How many lines of these entries hold the string "Then"? Reply with the number alone.

**Dataset records**.
--

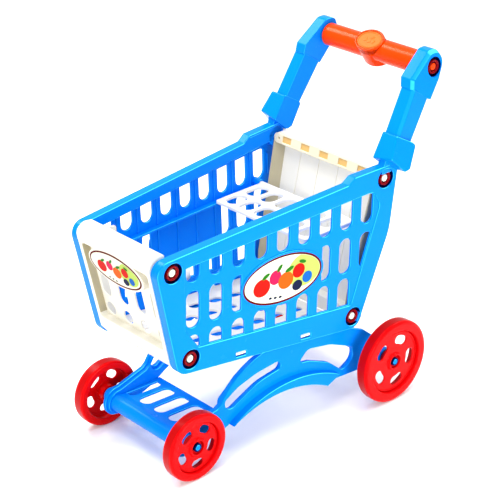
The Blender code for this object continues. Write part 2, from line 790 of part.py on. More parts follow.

--

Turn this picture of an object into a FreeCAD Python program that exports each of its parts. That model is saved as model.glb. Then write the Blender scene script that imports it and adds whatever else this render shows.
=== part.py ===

--

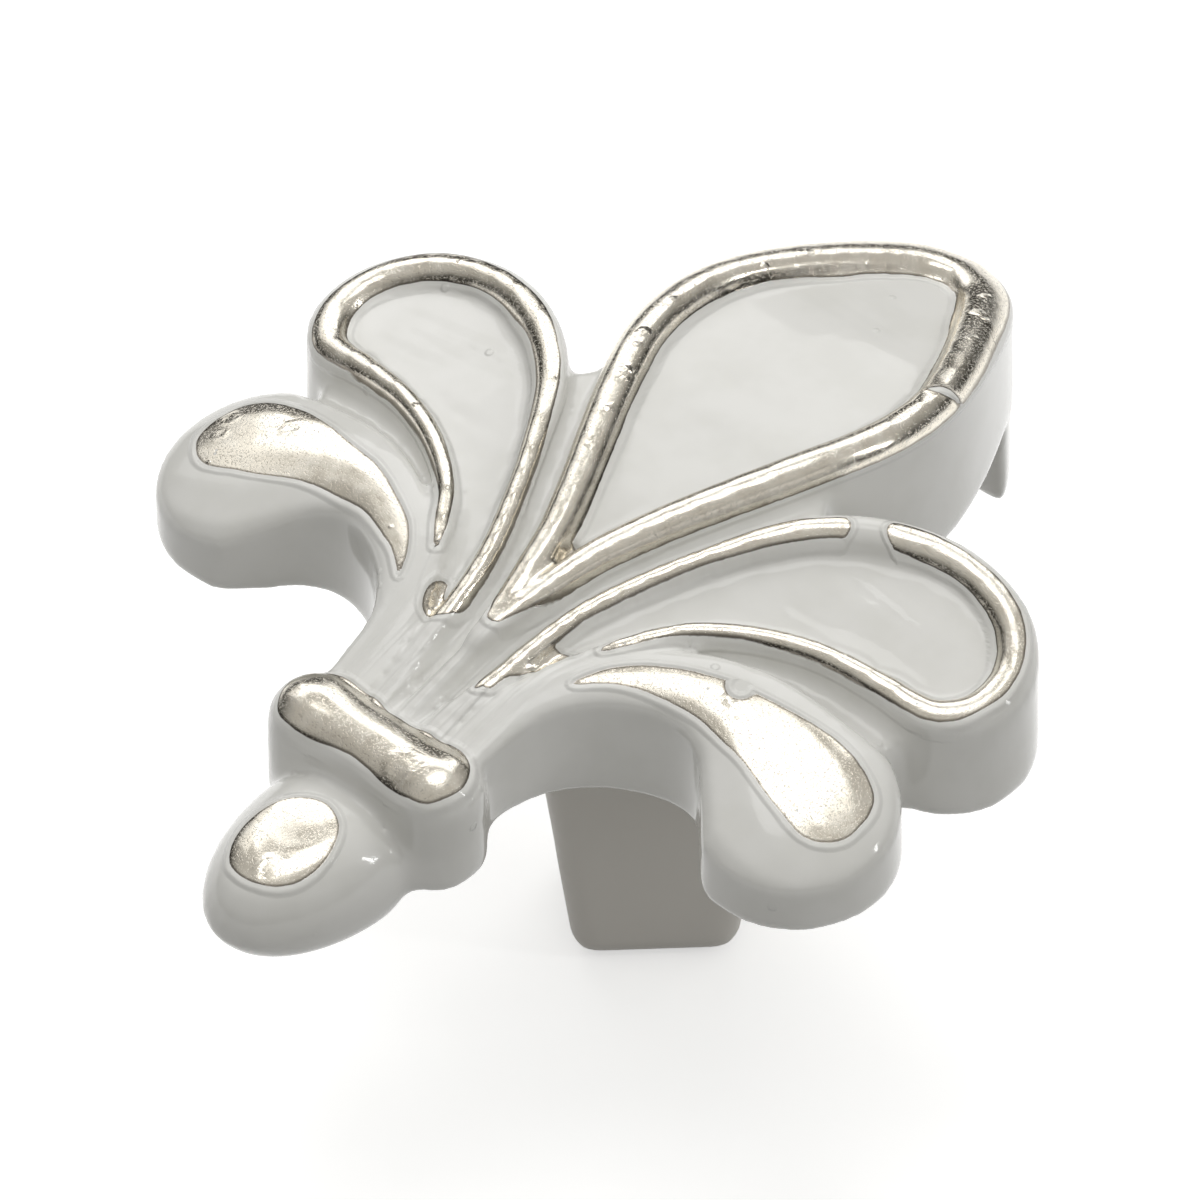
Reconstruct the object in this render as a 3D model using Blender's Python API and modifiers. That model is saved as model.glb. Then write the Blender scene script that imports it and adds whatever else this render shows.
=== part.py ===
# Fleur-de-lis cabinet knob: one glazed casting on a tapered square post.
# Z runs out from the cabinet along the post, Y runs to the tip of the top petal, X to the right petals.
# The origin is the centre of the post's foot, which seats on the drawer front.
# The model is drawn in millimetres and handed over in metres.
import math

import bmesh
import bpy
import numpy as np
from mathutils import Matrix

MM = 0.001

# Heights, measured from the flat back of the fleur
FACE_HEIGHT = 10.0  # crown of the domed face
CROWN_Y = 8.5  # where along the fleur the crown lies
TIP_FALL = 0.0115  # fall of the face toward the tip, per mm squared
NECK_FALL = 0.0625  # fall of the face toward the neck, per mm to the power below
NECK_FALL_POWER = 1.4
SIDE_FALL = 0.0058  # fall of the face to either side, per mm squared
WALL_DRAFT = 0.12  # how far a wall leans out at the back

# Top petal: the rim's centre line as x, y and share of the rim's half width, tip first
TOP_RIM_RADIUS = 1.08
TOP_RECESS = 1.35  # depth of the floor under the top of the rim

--

**Final answer**.
2